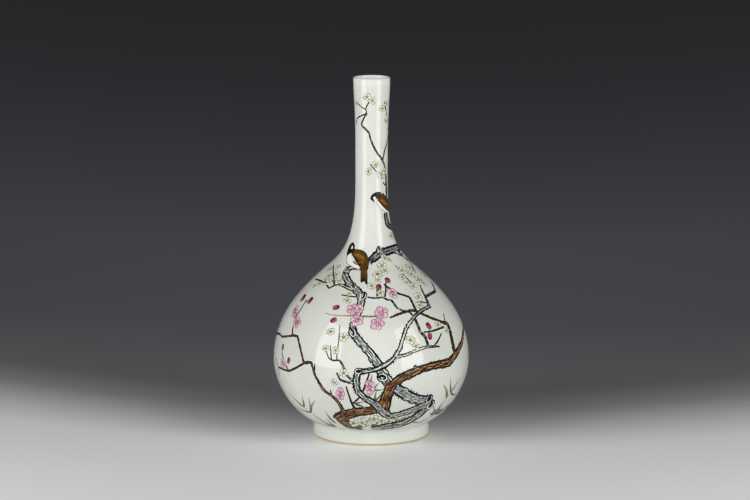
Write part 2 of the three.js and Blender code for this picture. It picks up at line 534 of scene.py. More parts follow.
def flower(kind, centre, size, degrees, open_, seed):
    # round petals with fine outlines about a tuft of stamens; open_ under 1 shows it from the side
    draw = random.Random(seed * 7 + int(size * 10))
    form = blossoms[kind]
    base = form["base"]
    tilt = math.radians(degrees)

    def place(a, distance):
        # a point of the flower, foreshortened across its own up direction
        x, y = math.cos(a) * distance, math.sin(a) * distance * open_
        return beside(centre, x * math.sin(tilt) + y * math.cos(tilt), -x * math.cos(tilt) + y * math.sin(tilt))

    start = draw.uniform(0, math.tau)
    for k in range(petal["count"]):
        a = start + math.tau * k / petal["count"] + draw.uniform(-0.12, 0.12)
        inner, outer = place(a, size * petal["root"]), place(a, size * draw.uniform(*petal["tips"]))
        right, up = stepBetween(inner, outer)
        reach = max(math.hypot(right, up), size * 0.2)
        heading = math.degrees(math.atan2(up, right))
        middle = place(a, size * petal["middle"])
        width = size * petal["width"] * draw.uniform(0.8, 1.06) * (0.72 + 0.28 * open_)
        top = base + 0.008 * k
        dab(kind + "_petals", middle, reach, width, heading, top, shape=petalShape, tone=draw.random())
        loopLine(kind + "_lines", away(middle, heading, size * 0.02), reach * 0.96, width, heading,
                 size * form["line"], top + 0.03, top + 0.005)
        for turn in (-14, 10):
            vein = away(inner, heading + turn, reach * form["vein"])
            stroke(kind + "_lines", [away(inner, heading + turn, reach * 0.2), vein], [size * 0.02, 0.06], top + 0.045,
                   top + 0.02, step=1.0)
    top = base + 0.085
    dab("flower_hearts", centre, size * form["heart"], size * form["heart"] * open_, degrees, top, across=3)
    for k in range(form["stamens"]):
        a = math.tau * k / form["stamens"] + draw.uniform(-0.2, 0.2)
        root, tip = place(a, size * 0.05), place(a, size * form["reach"] * draw.uniform(0.65, 1))
        stroke(kind + "_stamens", [root, tip], [size * form["thread"]], top, top - 0.04, 3, size * 0.08, 0.01)
        dab(kind + "_stamens", tip, size * form["tip"], size * form["tip"], 0, top + 0.015, top - 0.02, across=3)
    if kind == "white":
        # a green heart; the sepia ticks of the cup show at two sides, and a green shadow under a petal
        dab("bud_cups", away(centre, 200, size * 0.06), size * 0.2, size * 0.14, degrees + 40, top + 0.01, top,
            across=3)
        a = draw.uniform(0, math.tau)
        for turn in (-0.35, 0.1, 2.2, 2.7):
            stroke("cup_ticks", [place(a + turn, size * 0.38), place(a + turn * 0.9, size * 0.62)],
                   [size * 0.085, size * 0.03], base + 0.07, base, step=0.8)
        stroke("white_shadows", [place(a + 2, size * 0.2), place(a + 2.4, size * 0.36), place(a + 3, size * 0.42)],
               [size * 0.05, size * 0.11, size * 0.03], top - 0.01, base + 0.02, step=0.8)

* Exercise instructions
Write down again the exact lines running from the beginning of the data to the line containing "tilt = math.radians(degrees)", with both ends included.

* Correct result
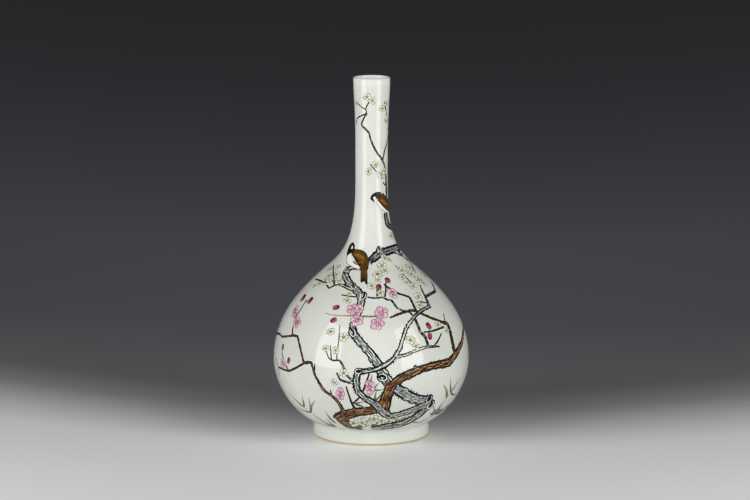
Write part 2 of the three.js and Blender code for this picture. It picks up at line 534 of scene.py. More parts follow.
def flower(kind, centre, size, degrees, open_, seed):
    # round petals with fine outlines about a tuft of stamens; open_ under 1 shows it from the side
    draw = random.Random(seed * 7 + int(size * 10))
    form = blossoms[kind]
    base = form["base"]
    tilt = math.radians(degrees)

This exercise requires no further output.